Written request
Entries follow. Set all of them down as they stand.

++++++++

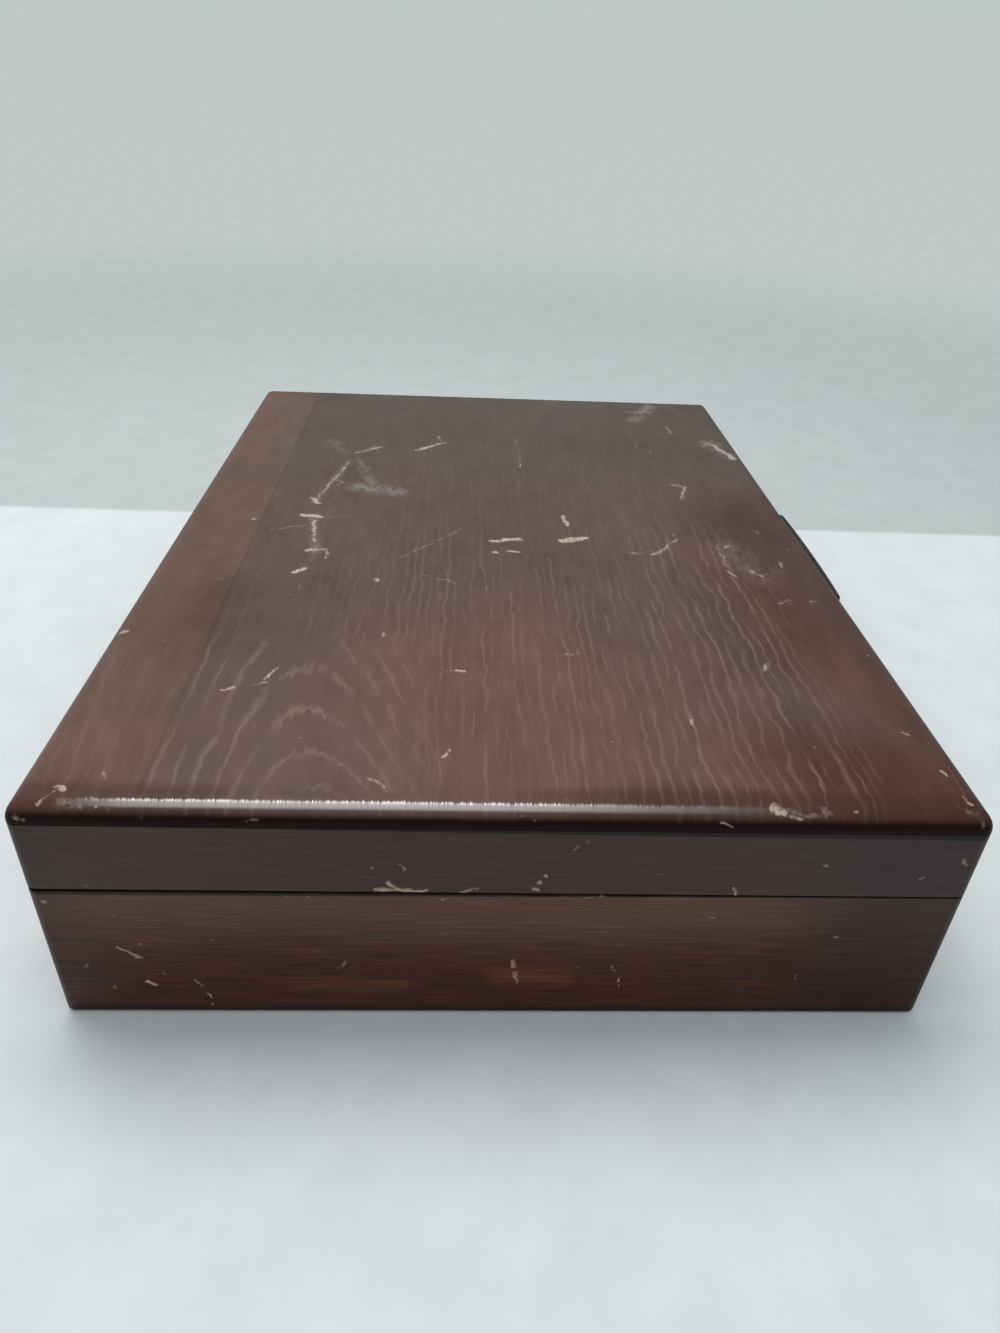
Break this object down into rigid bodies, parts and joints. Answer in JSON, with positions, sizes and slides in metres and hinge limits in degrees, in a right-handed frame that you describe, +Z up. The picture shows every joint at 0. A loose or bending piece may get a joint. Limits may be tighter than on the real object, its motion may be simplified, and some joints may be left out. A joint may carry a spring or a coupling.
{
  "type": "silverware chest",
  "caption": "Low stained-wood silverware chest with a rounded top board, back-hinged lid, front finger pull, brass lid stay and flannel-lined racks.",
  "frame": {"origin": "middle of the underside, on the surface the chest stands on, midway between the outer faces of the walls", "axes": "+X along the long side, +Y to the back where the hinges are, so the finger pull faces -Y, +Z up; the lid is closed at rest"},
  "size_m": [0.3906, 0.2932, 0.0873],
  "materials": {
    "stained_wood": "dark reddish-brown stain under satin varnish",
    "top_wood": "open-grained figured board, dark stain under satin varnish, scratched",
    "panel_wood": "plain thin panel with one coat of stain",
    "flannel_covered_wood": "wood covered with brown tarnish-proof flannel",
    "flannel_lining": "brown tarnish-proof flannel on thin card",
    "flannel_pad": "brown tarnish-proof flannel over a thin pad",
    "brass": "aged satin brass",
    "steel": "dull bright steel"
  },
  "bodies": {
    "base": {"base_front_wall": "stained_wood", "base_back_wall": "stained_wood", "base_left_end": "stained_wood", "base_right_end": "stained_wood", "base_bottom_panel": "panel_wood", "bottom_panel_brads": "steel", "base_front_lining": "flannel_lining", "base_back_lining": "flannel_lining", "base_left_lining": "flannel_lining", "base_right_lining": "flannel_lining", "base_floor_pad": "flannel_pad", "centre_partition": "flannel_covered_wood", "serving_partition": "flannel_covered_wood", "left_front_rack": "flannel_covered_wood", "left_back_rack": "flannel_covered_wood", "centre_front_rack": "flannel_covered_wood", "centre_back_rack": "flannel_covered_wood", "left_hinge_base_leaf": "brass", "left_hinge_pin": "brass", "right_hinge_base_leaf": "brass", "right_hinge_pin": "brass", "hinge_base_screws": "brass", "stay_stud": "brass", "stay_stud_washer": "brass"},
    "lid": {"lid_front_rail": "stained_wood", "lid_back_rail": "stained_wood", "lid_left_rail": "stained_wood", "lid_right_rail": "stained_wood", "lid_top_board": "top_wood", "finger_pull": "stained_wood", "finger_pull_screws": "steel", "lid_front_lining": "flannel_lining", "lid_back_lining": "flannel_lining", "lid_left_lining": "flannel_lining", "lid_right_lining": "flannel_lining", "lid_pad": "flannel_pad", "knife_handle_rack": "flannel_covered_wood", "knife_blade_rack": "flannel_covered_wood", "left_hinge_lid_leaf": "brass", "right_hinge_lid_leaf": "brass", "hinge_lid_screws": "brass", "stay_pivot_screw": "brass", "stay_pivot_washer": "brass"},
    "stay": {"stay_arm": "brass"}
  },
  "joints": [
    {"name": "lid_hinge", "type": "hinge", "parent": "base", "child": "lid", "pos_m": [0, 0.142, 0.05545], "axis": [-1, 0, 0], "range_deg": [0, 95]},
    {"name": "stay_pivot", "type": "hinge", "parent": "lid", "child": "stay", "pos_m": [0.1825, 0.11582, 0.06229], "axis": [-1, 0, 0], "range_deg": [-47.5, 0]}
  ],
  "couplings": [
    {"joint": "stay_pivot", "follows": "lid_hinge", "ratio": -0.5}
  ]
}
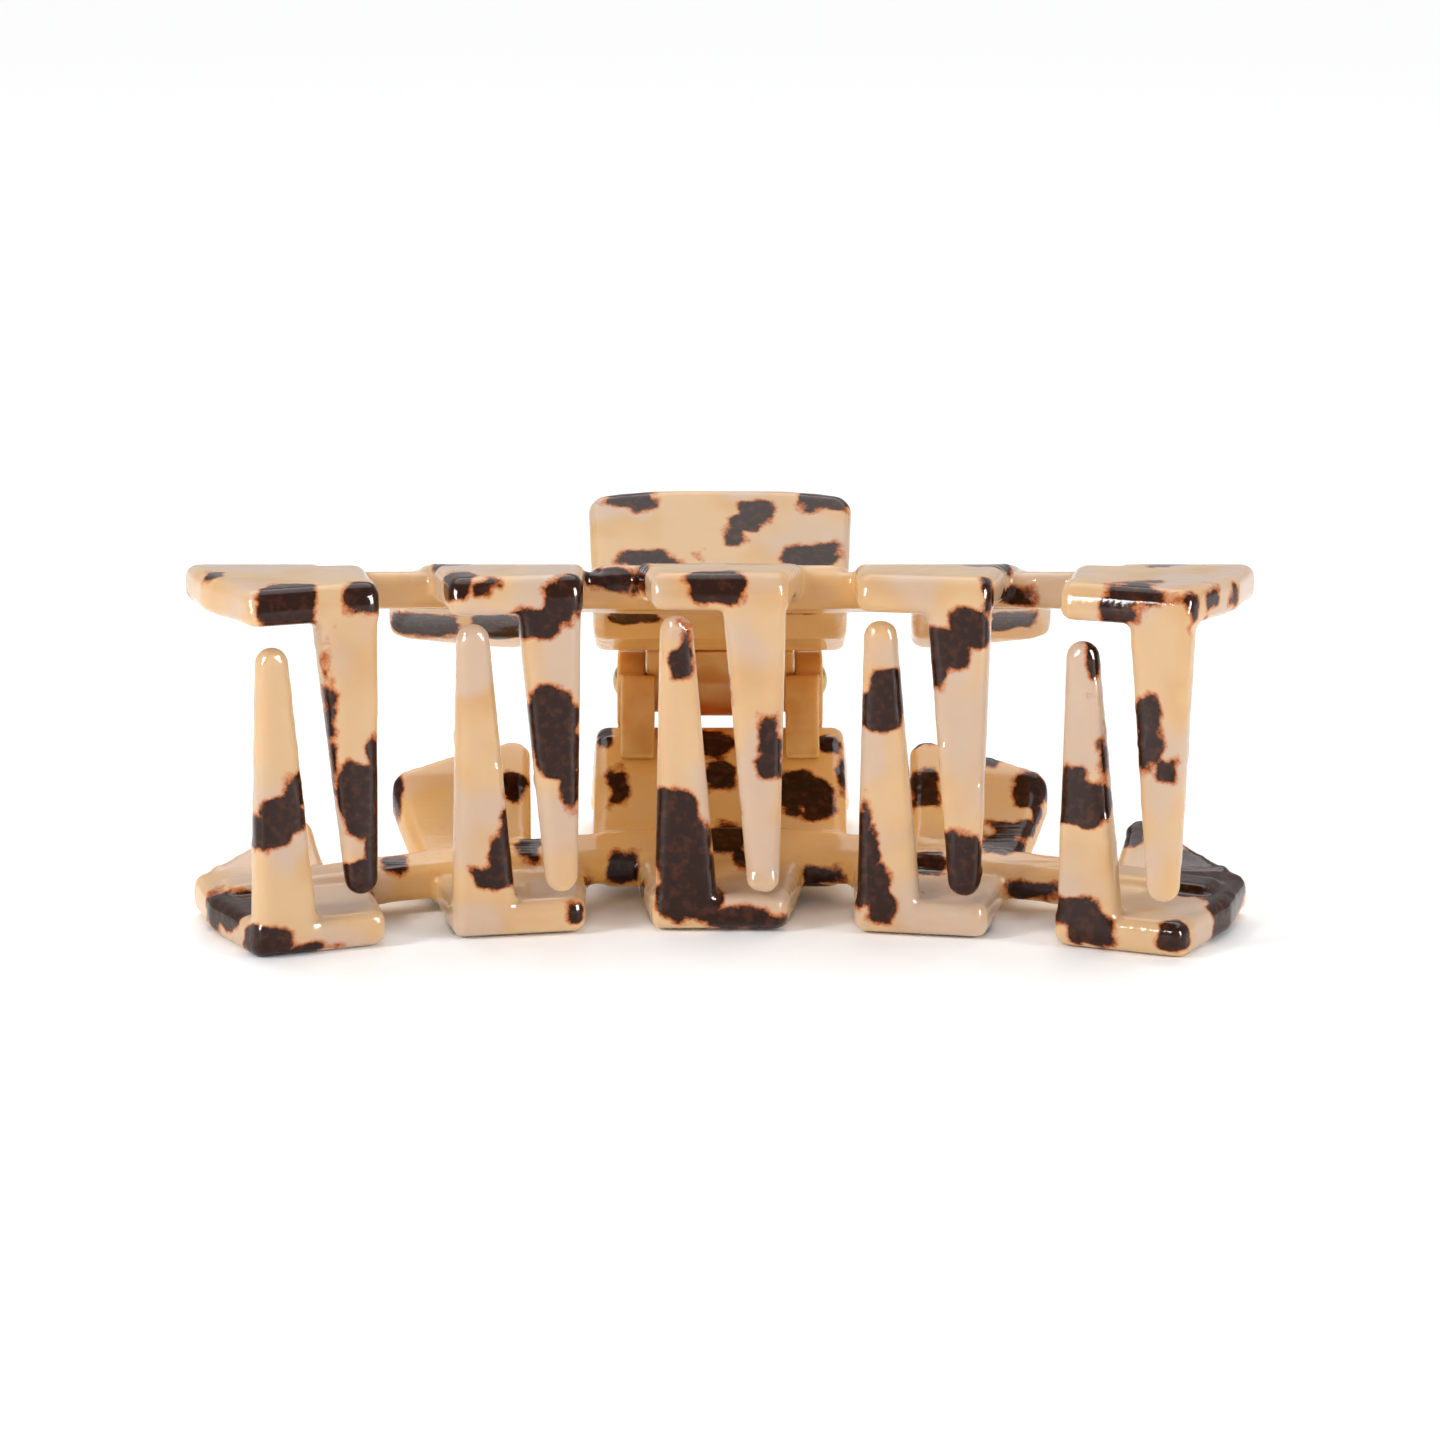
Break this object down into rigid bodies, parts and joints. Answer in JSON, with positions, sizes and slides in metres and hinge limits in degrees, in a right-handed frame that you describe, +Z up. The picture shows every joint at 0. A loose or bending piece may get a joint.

++++++++

Solution to this problem
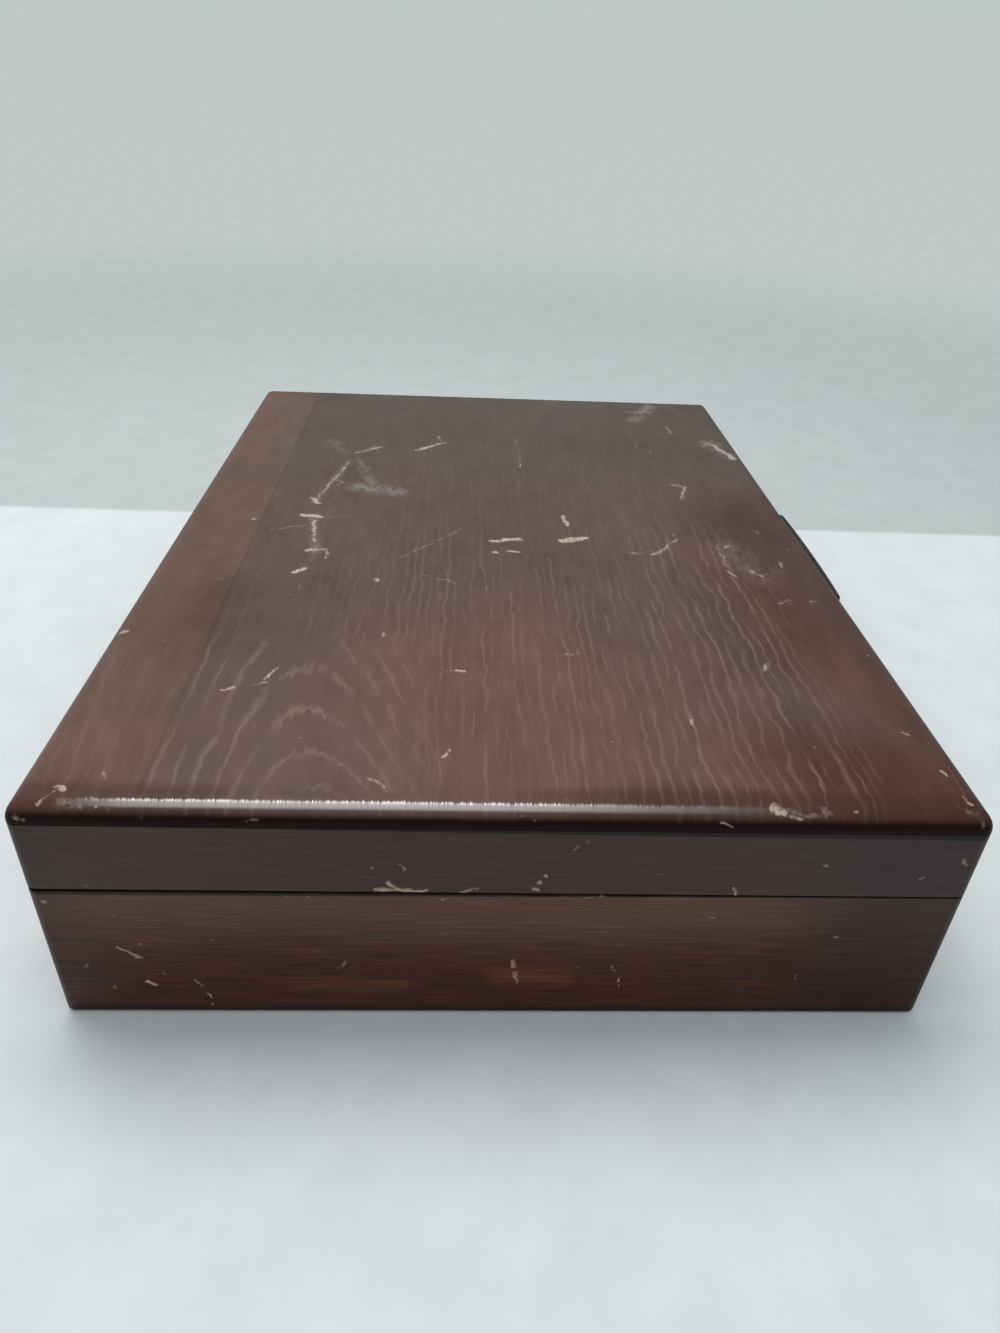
Break this object down into rigid bodies, parts and joints. Answer in JSON, with positions, sizes and slides in metres and hinge limits in degrees, in a right-handed frame that you describe, +Z up. The picture shows every joint at 0. A loose or bending piece may get a joint. Limits may be tighter than on the real object, its motion may be simplified, and some joints may be left out. A joint may carry a spring or a coupling.
{
  "type": "silverware chest",
  "caption": "Low stained-wood silverware chest with a rounded top board, back-hinged lid, front finger pull, brass lid stay and flannel-lined racks.",
  "frame": {"origin": "middle of the underside, on the surface the chest stands on, midway between the outer faces of the walls", "axes": "+X along the long side, +Y to the back where the hinges are, so the finger pull faces -Y, +Z up; the lid is closed at rest"},
  "size_m": [0.3906, 0.2932, 0.0873],
  "materials": {
    "stained_wood": "dark reddish-brown stain under satin varnish",
    "top_wood": "open-grained figured board, dark stain under satin varnish, scratched",
    "panel_wood": "plain thin panel with one coat of stain",
    "flannel_covered_wood": "wood covered with brown tarnish-proof flannel",
    "flannel_lining": "brown tarnish-proof flannel on thin card",
    "flannel_pad": "brown tarnish-proof flannel over a thin pad",
    "brass": "aged satin brass",
    "steel": "dull bright steel"
  },
  "bodies": {
    "base": {"base_front_wall": "stained_wood", "base_back_wall": "stained_wood", "base_left_end": "stained_wood", "base_right_end": "stained_wood", "base_bottom_panel": "panel_wood", "bottom_panel_brads": "steel", "base_front_lining": "flannel_lining", "base_back_lining": "flannel_lining", "base_left_lining": "flannel_lining", "base_right_lining": "flannel_lining", "base_floor_pad": "flannel_pad", "centre_partition": "flannel_covered_wood", "serving_partition": "flannel_covered_wood", "left_front_rack": "flannel_covered_wood", "left_back_rack": "flannel_covered_wood", "centre_front_rack": "flannel_covered_wood", "centre_back_rack": "flannel_covered_wood", "left_hinge_base_leaf": "brass", "left_hinge_pin": "brass", "right_hinge_base_leaf": "brass", "right_hinge_pin": "brass", "hinge_base_screws": "brass", "stay_stud": "brass", "stay_stud_washer": "brass"},
    "lid": {"lid_front_rail": "stained_wood", "lid_back_rail": "stained_wood", "lid_left_rail": "stained_wood", "lid_right_rail": "stained_wood", "lid_top_board": "top_wood", "finger_pull": "stained_wood", "finger_pull_screws": "steel", "lid_front_lining": "flannel_lining", "lid_back_lining": "flannel_lining", "lid_left_lining": "flannel_lining", "lid_right_lining": "flannel_lining", "lid_pad": "flannel_pad", "knife_handle_rack": "flannel_covered_wood", "knife_blade_rack": "flannel_covered_wood", "left_hinge_lid_leaf": "brass", "right_hinge_lid_leaf": "brass", "hinge_lid_screws": "brass", "stay_pivot_screw": "brass", "stay_pivot_washer": "brass"},
    "stay": {"stay_arm": "brass"}
  },
  "joints": [
    {"name": "lid_hinge", "type": "hinge", "parent": "base", "child": "lid", "pos_m": [0, 0.142, 0.05545], "axis": [-1, 0, 0], "range_deg": [0, 95]},
    {"name": "stay_pivot", "type": "hinge", "parent": "lid", "child": "stay", "pos_m": [0.1825, 0.11582, 0.06229], "axis": [-1, 0, 0], "range_deg": [-47.5, 0]}
  ],
  "couplings": [
    {"joint": "stay_pivot", "follows": "lid_hinge", "ratio": -0.5}
  ]
}
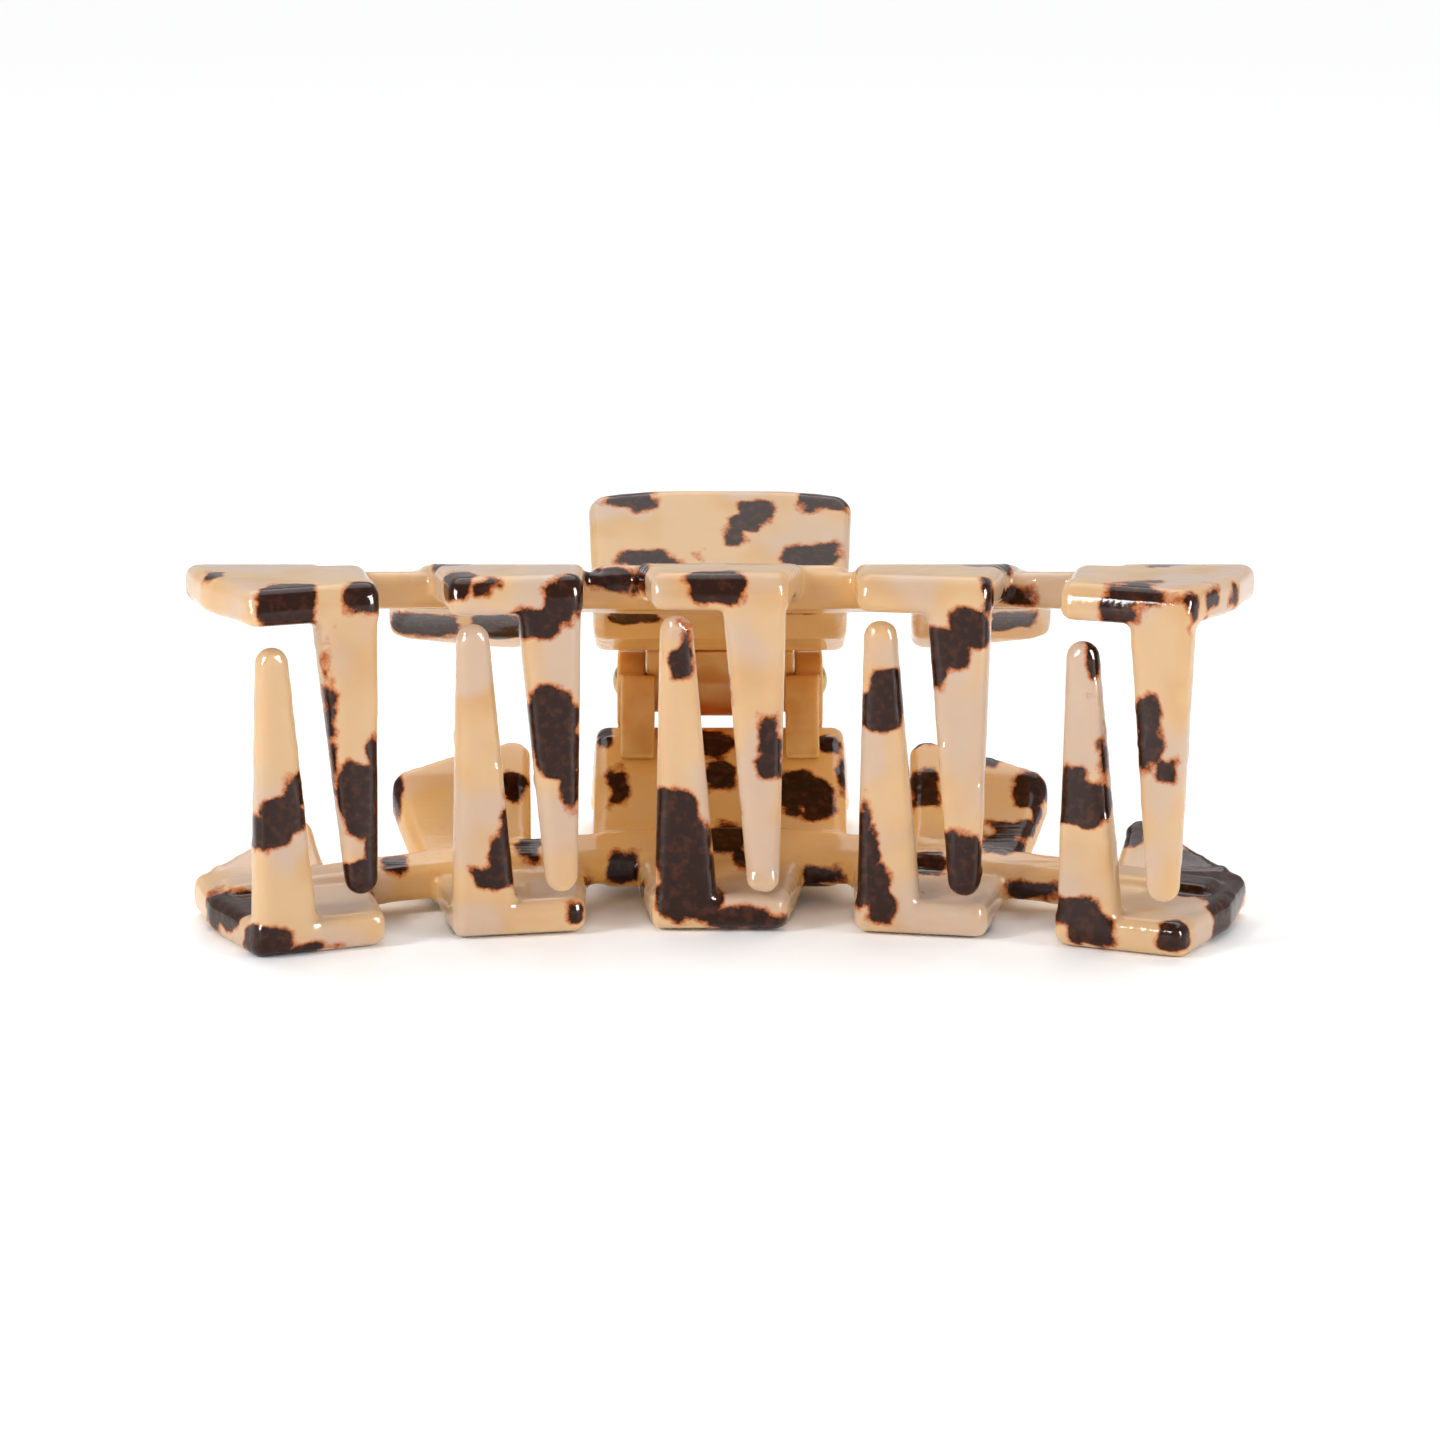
Break this object down into rigid bodies, parts and joints. Answer in JSON, with positions, sizes and slides in metres and hinge limits in degrees, in a right-handed frame that you describe, +Z up. The picture shows every joint at 0. A loose or bending piece may get a joint.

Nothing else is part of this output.